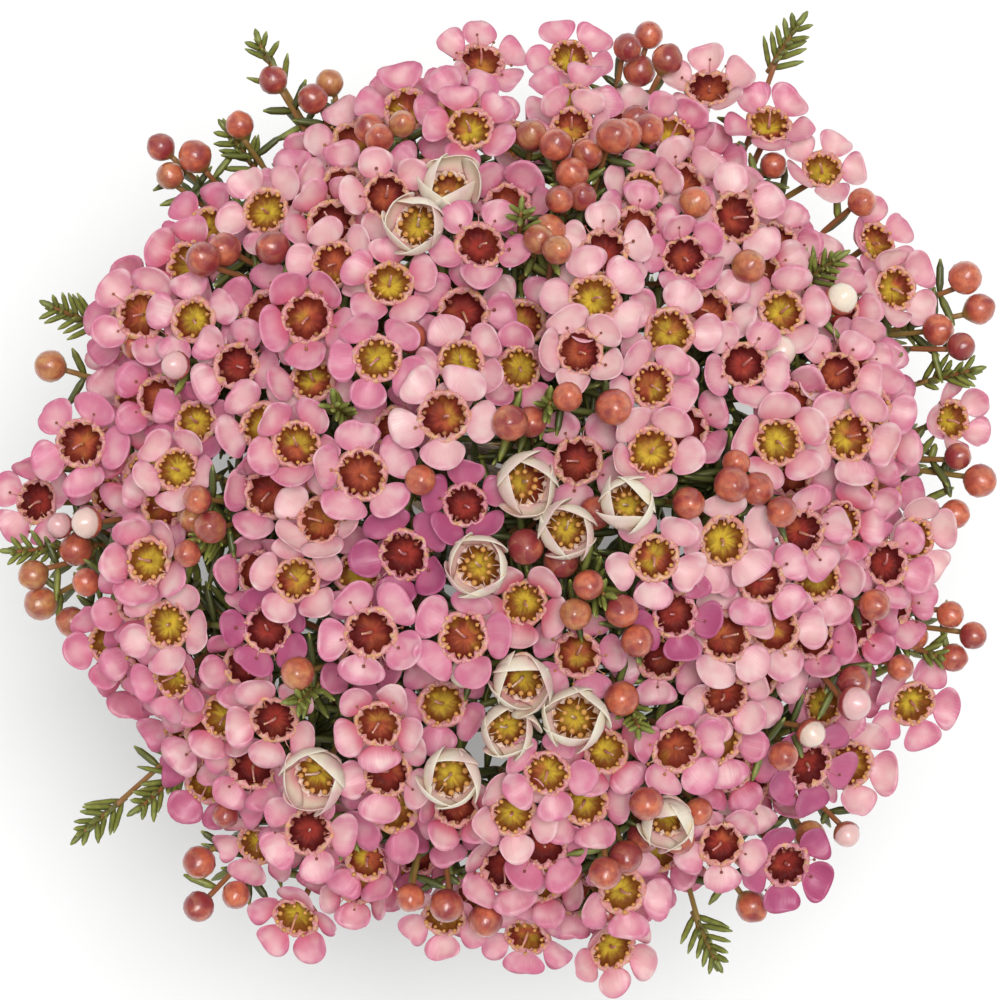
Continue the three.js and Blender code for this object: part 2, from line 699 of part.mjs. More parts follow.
function stalkSolid(member, grow) {
  return loftSurface([...stalkLoops(member, grow), rootLoop(member, grow, true)]).toSolid();
}

function stemElements(branches, owner) {
  return branches.map((branch) =>
    element(owner, 0, branch, (grow) => loftSurface(branchLoops(branch, grow)).toSolid()),
  );
}

function sprayElements(hub, owner) {
  const elements = [element(owner, 0, hub, (grow) => knobSurface(hub, grow).toSolid())];
  for (const member of hub.members) {
    const isTip = member.kind === "tip";
    if (!isTip) elements.push(element(owner, 0, member.hub, (grow) => stalkSolid(member, grow)));
    elements.push(element(owner, isTip ? 0 : 1, member, (grow) => memberSolid(member, grow)));
  }
  return elements;
}

function boxesMeet(a, b) {
  return [0, 1, 2].every((k) => a.min[k] < b.max[k] + 2 * GAP && b.min[k] < a.max[k] + 2 * GAP);
}

function meets(e, f) {
  if (!boxesMeet(e.box, f.box)) return false;
  f.grown ??= f.solidAt(GAP);
  return !e.solid.intersect(f.grown).isEmpty();
}

// What a flower or bud is trimmed by: other pieces' elements of lower rank, or its equals before it.
function cuttersOf(e, order, elements) {
  return elements.filter((f, i) => f.owner !== e.owner && (f.rank < e.rank || i < order) && meets(e, f));
}

// Raises opposite needles from a band of a surface that starts at a face, where they have room.
function raiseNeedles(surface, sides, start, first, along, hasRoom) {
  const corners = surface.faces.slice(start, start + 2 * sides).flat().map((i) => surface.points[i]);
  const middle = corners.reduce((sum, p) => sum.add(p), new Vector3()).divideScalar(corners.length);
  for (const way of [first, first + Math.floor(sides / 2)]) {
    const face = start + 2 * (way % sides) + 1;
    const foot = surface.faces[face].map((i) => surface.points[i]);
    const centre = foot.reduce((sum, p) => sum.add(p), new Vector3()).divideScalar(3);
    const out = centre.clone().sub(middle);
    out.addScaledVector(along, -out.dot(along)).normalize();
    const apex = centre.addScaledVector(along, NEEDLE.length * Math.cos(NEEDLE.slant));
    apex.addScaledVector(out, NEEDLE.length * Math.sin(NEEDLE.slant));
    if (hasRoom(foot, apex)) surface.raise(face, apex);
  }
}

// Whether a needle clears every element but the one that it grows on, and the needles of other pieces.
function needleTest(owner, source, elements) {
  return (foot, apex) => {
    const wide = 1 + GAP; // the foot is about one unit across, so this leaves the gap beside it
    const centre = foot.reduce((sum, p) => sum.add(p), new Vector3()).divideScalar(3);
    const loop = foot.map((p) => p.clone().sub(centre).multiplyScalar(wide).add(centre));
    const tip = apex.clone().addScaledVector(apex.clone().sub(centre).normalize(), 2 * GAP);
    const solid = loftSurface([[tip], loop]).toSolid();
    const needle = { owner, solid, box: solid.boundingBox(), grown: solid, rank: 2, needle: true };
    const blocked = elements.some((f) => {
      if (f.source === source || (f.needle && f.owner === owner)) return false;
      if (f.owner === owner && source.points && f.source.points) return false;
      return meets(needle, f);
    });
    if (!blocked) elements.push(needle);
    return !blocked;
  };
}

// ---- Growing the pieces -------------------------------------------------------------------------

// The knob at a branch's end: the hull of its stalks' roots and of a flat foot over the branch.
function knobSurface(hub, grow) {
  const [side] = acrossFrom(hub.axis, 0);
  const roots = hub.members.map((member) => rootLoop(member, grow, false));
  const foot = ringOf(3, hub.at, hub.axis, side, KNOB_FOOT * KNOB_RADIUS + grow, -KNOB_RADIUS - grow);
  const surface = new Surface();
  const indices = new Map();
  for (const face of new ConvexHull().setFromPoints([...roots.flat(), ...foot]).faces) {
    const { edge } = face;
    const corners = [edge, edge.next, edge.next.next].map((e) => e.head().point);
    for (const p of corners) if (!indices.has(p)) indices.set(p, surface.addLoop([p])[0]);
    surface.faces.push(corners.map((p) => indices.get(p)));
  }
  surface.roots = roots.map((loop) => loop.map((p) => indices.get(p)));
  return surface;
}

// Grows a member and its needles from its root's face on the knob.
function growMember(surface, member, root, elements, owner) {
  const face = surface.faces.findIndex((corners) => root.every((i) => corners.includes(i)));
  if (face < 0) return false;
  surface.faces.splice(face, 1);
  const starts = surface.skin(memberLoops(member, 0), root);
  if (member.kind === "tip") {
    const hasRoom = needleTest(owner, member, elements);
    for (let k = 0; k < TIP_PAIRS; k++) raiseNeedles(surface, 4, starts[k + 1], k, member.facing, hasRoom);
  }
  return true;
}

// The largest body of a solid. What a trim cut loose is dropped.
function largestBody(solid) {
  return solid.decompose().reduce((a, b) => (b.volume() > a.volume() ? b : a));
}

// A spray. A member that crosses no other is grown from the knob's own surface, and the rest are joined on.
function growSpray(hub, owner, elements) {
  const surface = knobSurface(hub, 0);
  const bodies = [];
  const placed = [];
  hub.members.forEach((member, k) => {
    const e = elements.find((f) => f.source === member);
    const cutters = e.rank === 1 ? cuttersOf(e, elements.indexOf(e), elements) : [];
    const bare = memberSolid(member, 0, false);
    const crossed = placed.some((other) => !bare.intersect(other).isEmpty());
    placed.push(bare);
    const free = !cutters.length && !crossed;
    if (free && growMember(surface, member, surface.roots[k], elements, owner)) return;
    const trimmed = cutters.reduce((solid, f) => solid.subtract(f.grown), e.solid);
    bodies.push(cutters.length ? trimmed.add(stalkSolid(member, 0)) : trimmed);
  });
  return largestBody(wasm.Manifold.union([surface.toSolid(), ...bodies]));
}

// A stem with its branches and their needles.
function growStem(branches, owner, elements) {
  const bodies = branches.map((branch) => {
    const loops = branchLoops(branch, 0);
    const surface = new Surface();
    const last = surface.addLoop(loops[loops.length - 1]);
    const starts = surface.skin(loops.slice(0, -1), last);
    surface.close([...last].reverse());
    const hasRoom = needleTest(owner, branch, elements);
    branch.bands.forEach(({ band, share }, k) => {
      const along = branch.curve.getTangent(share);
      raiseNeedles(surface, branch.sides, starts[band], k, along, hasRoom);
    });
    return surface.toSolid();
  });
  return largestBody(wasm.Manifold.union(bodies));
}

// ---- The band -----------------------------------------------------------------------------------

// A rubber band wound round the stems: one ring with a rounded ridge for each turn.
function bandGeometry() {
  const { inner, outer, turns, height, groove, sides } = BAND;
  const pitch = height / turns;
  const profile = [new THREE.Vector2(inner, 0)];
  for (let k = 0; k < turns; k++) {
    for (const part of RIDGE) profile.push(new THREE.Vector2(outer, (k + part) * pitch));
    if (k + 1 < turns) profile.push(new THREE.Vector2(outer - groove, (k + 1) * pitch));
  }
  profile.push(new THREE.Vector2(inner, height), new THREE.Vector2(inner, 0));
  const geometry = new THREE.LatheGeometry(profile, sides);
  return geometry.rotateX(Math.PI / 2).translate(0, 0, WAIST_LEVEL - height / 2);
}

// ---- The bunch ----------------------------------------------------------------------------------

const woodMaterial = new THREE.MeshStandardMaterial({ color: 0x7d6a42, roughness: 0.75, metalness: 0 });
const blossomMaterial = new THREE.MeshStandardMaterial({ color: 0xe7a0b8, roughness: 0.6, metalness: 0 });
const bandMaterial = new THREE.MeshStandardMaterial({ color: 0xc7a878, roughness: 0.7, metalness: 0 });

function makeMesh(name, geometry, material) {
  const mesh = new THREE.Mesh(geometry, material);
  mesh.name = name;
  return mesh;
}

function toGeometry(solid) {
  const mesh = solid.getMesh();
  const geometry = new THREE.BufferGeometry();
  geometry.setAttribute("position", new THREE.BufferAttribute(mesh.vertProperties, 3));
  geometry.setIndex(new THREE.BufferAttribute(mesh.triVerts, 1));
  geometry.computeVertexNormals();
  return geometry;
}

function numbered(name, i) {
  return `${name}_${String(i + 1).padStart(2, "0")}`;
}

function makeBunch() {
  const hubs = layOut();
  const stems = placeStems(hubs);
  const elements = [
    ...stems.flatMap((branches, i) => stemElements(branches, numbered("stem", i))),
    ...hubs.flatMap((hub, i) => sprayElements(hub, numbered("spray", i))),
  ];
  const bunch = new THREE.Group();
  hubs.forEach((hub, i) => {
    const name = numbered("spray", i);
    bunch.add(makeMesh(name, toGeometry(growSpray(hub, name, elements)), blossomMaterial));
  });
  stems.forEach((branches, i) => {
    const name = numbered("stem", i);
    bunch.add(makeMesh(name, toGeometry(growStem(branches, name, elements)), woodMaterial));
  });
  bunch.add(makeMesh("rubber_band", bandGeometry(), bandMaterial));
  return standOnOrigin(bunch);
}

// The bunch in a group that puts the middle of its outline, in plan, over the origin.
function standOnOrigin(bunch) {
  const middle = new THREE.Box3().setFromObject(bunch).getCenter(new Vector3());
  bunch.position.set(-middle.x, -middle.y, 0);
  return new THREE.Group().add(bunch);
}

export default makeBunch();
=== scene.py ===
"""A round, hand-tied bunch of flowering waxflower stems that stands on its cut ends.

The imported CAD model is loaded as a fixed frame. Each of its nodes is replaced by a finer piece that
keeps the node's form and place: a woody stem with its leaves, a spray of flowers, buds and shoot
tips, or the rubber band. The places follow the same rules and the same draws as the CAD model's.

Lengths are millimetres from the bunch's axis and from the floor until a piece is finished, and metres
after that.
"""

import math
from dataclasses import dataclass, field

import bmesh
import bpy
import numpy as np
from bpy.props import FloatProperty, FloatVectorProperty, IntProperty, PointerProperty
from mathutils import Matrix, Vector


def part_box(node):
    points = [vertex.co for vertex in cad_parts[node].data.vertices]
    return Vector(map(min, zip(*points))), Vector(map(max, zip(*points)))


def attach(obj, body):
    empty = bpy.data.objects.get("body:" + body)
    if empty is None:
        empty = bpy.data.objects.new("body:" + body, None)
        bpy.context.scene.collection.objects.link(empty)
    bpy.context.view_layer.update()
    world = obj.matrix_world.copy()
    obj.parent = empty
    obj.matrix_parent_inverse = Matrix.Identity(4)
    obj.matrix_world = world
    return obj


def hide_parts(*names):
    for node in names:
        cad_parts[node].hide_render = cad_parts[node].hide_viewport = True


bl_info = {
    "name": "Waxflower bunch",
    "version": (1, 0, 0),
    "blender": (4, 5, 0),
    "location": "View3D > Sidebar > Waxflower",
    "description": "Makes the flowers, buds, leaves, stems and band of a standing bunch of waxflower",
    "category": "Add Mesh",
}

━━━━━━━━

Repeat word for word the stretch of lines from the one with "over the origin." down to the one with "its cut ends.", both included.

// The bunch in a group that puts the middle of its outline, in plan, over the origin.
function standOnOrigin(bunch) {
  const middle = new THREE.Box3().setFromObject(bunch).getCenter(new Vector3());
  bunch.position.set(-middle.x, -middle.y, 0);
  return new THREE.Group().add(bunch);
}

export default makeBunch();
=== scene.py ===
"""A round, hand-tied bunch of flowering waxflower stems that stands on its cut ends.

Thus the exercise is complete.